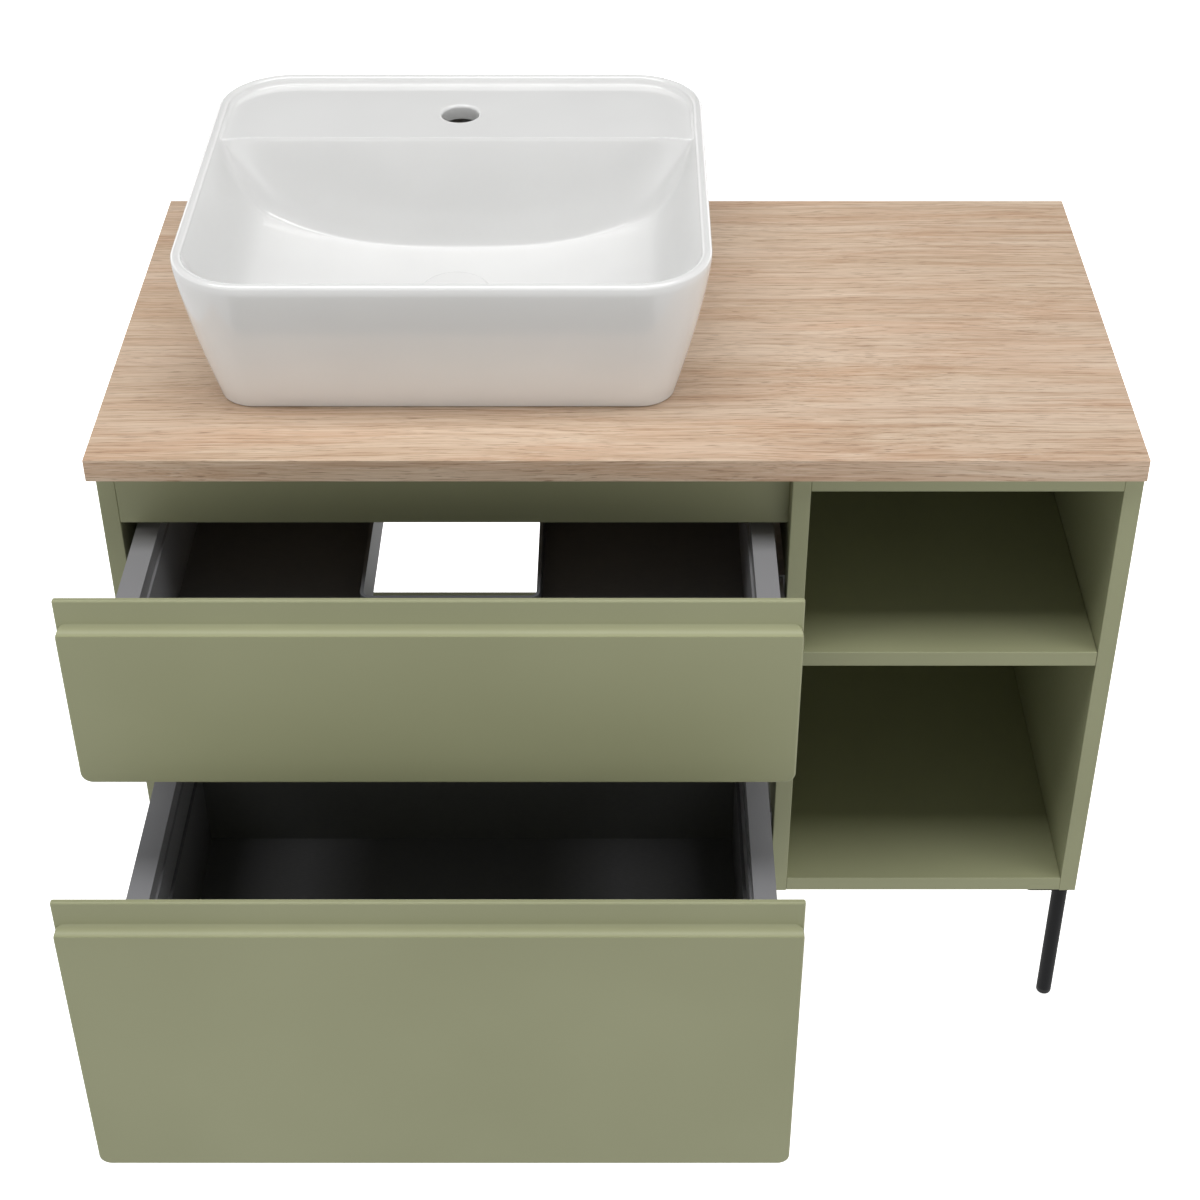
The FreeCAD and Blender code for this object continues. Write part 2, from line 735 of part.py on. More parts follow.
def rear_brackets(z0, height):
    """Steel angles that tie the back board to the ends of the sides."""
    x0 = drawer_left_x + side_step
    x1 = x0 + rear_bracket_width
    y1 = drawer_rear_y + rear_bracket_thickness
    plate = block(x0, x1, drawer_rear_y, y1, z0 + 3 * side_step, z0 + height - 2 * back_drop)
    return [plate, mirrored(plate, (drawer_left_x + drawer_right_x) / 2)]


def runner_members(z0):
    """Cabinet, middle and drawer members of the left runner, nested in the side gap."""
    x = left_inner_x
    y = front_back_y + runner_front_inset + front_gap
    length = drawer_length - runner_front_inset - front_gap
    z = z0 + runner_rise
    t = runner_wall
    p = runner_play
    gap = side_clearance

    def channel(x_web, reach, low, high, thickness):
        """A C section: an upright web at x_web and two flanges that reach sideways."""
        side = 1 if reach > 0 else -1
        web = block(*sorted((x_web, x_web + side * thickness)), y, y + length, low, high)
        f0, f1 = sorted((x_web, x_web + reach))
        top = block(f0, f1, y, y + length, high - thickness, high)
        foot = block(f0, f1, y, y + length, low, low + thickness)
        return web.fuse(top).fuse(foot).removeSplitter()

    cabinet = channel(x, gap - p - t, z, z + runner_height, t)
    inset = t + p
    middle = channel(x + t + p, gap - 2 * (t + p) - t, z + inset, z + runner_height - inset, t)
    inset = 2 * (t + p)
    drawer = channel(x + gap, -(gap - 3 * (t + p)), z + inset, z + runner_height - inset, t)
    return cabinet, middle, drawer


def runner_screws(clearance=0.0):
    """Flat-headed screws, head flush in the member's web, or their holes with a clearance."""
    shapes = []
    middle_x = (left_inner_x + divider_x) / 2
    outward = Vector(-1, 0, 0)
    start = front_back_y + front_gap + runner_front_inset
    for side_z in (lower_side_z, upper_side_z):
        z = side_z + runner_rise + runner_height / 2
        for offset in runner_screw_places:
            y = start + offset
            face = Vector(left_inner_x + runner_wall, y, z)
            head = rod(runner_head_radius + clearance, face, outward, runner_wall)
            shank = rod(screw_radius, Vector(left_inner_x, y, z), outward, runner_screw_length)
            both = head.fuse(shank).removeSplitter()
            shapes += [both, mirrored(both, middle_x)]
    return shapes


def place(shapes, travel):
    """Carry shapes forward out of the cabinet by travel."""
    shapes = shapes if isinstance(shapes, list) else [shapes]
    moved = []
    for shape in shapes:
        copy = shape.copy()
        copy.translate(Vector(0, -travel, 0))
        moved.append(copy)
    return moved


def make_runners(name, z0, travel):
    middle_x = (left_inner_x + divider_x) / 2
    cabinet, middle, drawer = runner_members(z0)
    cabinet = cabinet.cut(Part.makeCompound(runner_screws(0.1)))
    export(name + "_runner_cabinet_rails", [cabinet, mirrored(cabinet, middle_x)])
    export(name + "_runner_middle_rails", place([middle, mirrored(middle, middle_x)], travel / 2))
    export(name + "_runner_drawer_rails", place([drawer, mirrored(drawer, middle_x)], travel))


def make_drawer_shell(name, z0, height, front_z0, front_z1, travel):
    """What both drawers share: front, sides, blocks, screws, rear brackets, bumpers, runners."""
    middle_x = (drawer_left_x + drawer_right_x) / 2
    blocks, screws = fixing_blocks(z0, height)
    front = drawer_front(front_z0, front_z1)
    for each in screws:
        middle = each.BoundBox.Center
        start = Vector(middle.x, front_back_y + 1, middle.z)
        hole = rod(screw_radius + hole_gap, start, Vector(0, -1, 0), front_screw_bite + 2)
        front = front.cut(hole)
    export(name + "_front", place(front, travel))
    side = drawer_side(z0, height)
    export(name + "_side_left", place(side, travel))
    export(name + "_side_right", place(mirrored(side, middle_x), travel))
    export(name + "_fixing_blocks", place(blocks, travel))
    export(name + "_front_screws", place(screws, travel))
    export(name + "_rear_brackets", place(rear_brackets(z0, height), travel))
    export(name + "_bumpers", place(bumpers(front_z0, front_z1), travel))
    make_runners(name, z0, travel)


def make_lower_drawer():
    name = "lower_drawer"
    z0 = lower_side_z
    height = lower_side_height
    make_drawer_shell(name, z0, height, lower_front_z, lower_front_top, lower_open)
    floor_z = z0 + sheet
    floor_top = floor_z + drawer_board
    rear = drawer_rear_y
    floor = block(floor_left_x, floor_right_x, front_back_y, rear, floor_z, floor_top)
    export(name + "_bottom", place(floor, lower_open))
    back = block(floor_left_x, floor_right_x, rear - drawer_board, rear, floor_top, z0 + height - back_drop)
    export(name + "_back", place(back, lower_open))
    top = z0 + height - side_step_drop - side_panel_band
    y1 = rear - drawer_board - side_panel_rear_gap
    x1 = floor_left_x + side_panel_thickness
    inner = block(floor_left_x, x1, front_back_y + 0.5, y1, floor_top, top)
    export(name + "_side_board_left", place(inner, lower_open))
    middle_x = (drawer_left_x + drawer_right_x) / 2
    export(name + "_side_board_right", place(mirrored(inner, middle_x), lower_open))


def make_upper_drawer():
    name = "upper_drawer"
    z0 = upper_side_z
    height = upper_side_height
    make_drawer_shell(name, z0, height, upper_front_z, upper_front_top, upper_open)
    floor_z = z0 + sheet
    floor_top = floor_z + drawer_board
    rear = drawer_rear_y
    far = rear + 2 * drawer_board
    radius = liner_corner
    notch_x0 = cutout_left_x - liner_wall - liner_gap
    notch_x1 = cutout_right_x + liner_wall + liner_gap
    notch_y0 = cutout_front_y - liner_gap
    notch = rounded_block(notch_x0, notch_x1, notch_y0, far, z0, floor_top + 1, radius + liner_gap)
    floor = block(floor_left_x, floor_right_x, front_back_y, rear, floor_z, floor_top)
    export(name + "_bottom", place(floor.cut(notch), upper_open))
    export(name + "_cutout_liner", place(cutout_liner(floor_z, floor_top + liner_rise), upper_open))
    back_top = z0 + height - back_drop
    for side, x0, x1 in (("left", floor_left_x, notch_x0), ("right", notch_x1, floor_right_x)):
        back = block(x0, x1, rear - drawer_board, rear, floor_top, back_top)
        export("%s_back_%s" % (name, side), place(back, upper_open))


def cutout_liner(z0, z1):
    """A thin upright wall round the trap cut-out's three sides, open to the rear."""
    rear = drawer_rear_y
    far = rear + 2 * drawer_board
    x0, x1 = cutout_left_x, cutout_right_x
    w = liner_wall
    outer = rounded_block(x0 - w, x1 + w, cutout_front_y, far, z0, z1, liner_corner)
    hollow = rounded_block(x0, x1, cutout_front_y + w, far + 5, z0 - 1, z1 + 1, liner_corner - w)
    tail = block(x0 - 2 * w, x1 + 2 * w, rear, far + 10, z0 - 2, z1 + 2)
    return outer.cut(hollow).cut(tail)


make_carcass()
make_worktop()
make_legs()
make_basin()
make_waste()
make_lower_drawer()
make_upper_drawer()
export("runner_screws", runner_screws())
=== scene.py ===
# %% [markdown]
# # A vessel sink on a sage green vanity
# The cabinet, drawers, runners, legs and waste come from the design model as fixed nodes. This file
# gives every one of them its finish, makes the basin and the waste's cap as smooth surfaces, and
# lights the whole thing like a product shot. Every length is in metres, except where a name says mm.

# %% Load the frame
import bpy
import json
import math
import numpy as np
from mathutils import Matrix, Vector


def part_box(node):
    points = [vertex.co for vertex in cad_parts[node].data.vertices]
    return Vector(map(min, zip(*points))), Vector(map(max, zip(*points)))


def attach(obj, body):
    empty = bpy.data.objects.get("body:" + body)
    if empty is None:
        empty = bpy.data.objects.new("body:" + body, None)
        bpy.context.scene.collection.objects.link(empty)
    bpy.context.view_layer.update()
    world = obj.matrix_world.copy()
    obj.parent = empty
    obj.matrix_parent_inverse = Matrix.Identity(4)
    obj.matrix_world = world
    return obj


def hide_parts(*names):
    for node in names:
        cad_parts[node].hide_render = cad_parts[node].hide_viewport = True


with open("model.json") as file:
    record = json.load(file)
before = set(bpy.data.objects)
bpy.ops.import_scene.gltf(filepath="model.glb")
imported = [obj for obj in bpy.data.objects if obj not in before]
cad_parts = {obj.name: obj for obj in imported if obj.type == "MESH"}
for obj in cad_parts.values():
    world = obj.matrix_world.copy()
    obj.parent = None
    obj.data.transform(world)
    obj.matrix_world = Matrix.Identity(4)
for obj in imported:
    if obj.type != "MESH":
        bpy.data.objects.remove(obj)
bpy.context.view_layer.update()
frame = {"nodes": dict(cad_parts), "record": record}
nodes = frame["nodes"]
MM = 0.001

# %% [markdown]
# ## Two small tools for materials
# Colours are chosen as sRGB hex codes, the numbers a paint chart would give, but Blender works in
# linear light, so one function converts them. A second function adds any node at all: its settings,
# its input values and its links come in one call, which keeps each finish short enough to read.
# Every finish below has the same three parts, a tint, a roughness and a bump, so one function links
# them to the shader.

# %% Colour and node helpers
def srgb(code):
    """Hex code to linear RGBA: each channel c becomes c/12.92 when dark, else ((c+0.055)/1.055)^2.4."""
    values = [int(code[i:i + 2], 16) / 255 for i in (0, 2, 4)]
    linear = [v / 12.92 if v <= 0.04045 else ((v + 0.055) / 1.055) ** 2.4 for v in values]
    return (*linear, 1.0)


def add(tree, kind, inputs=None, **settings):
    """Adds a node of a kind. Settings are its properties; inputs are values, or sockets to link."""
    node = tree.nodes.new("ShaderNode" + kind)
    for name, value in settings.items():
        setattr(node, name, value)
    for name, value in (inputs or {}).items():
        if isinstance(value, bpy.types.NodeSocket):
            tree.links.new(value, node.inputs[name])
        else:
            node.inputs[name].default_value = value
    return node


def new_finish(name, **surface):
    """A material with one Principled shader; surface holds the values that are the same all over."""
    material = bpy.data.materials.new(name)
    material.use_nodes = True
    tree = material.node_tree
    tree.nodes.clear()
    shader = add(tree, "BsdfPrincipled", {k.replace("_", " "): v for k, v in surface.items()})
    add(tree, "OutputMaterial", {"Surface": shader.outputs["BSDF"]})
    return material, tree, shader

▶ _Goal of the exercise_
Repeat these lines exactly and nothing more: the one containing "make_carcass()", the one containing "points = [vertex.co", and all the lines between.

▶ _Task answer_
make_carcass()
make_worktop()
make_legs()
make_basin()
make_waste()
make_lower_drawer()
make_upper_drawer()
export("runner_screws", runner_screws())
=== scene.py ===
# %% [markdown]
# # A vessel sink on a sage green vanity
# The cabinet, drawers, runners, legs and waste come from the design model as fixed nodes. This file
# gives every one of them its finish, makes the basin and the waste's cap as smooth surfaces, and
# lights the whole thing like a product shot. Every length is in metres, except where a name says mm.

# %% Load the frame
import bpy
import json
import math
import numpy as np
from mathutils import Matrix, Vector


def part_box(node):
    points = [vertex.co for vertex in cad_parts[node].data.vertices]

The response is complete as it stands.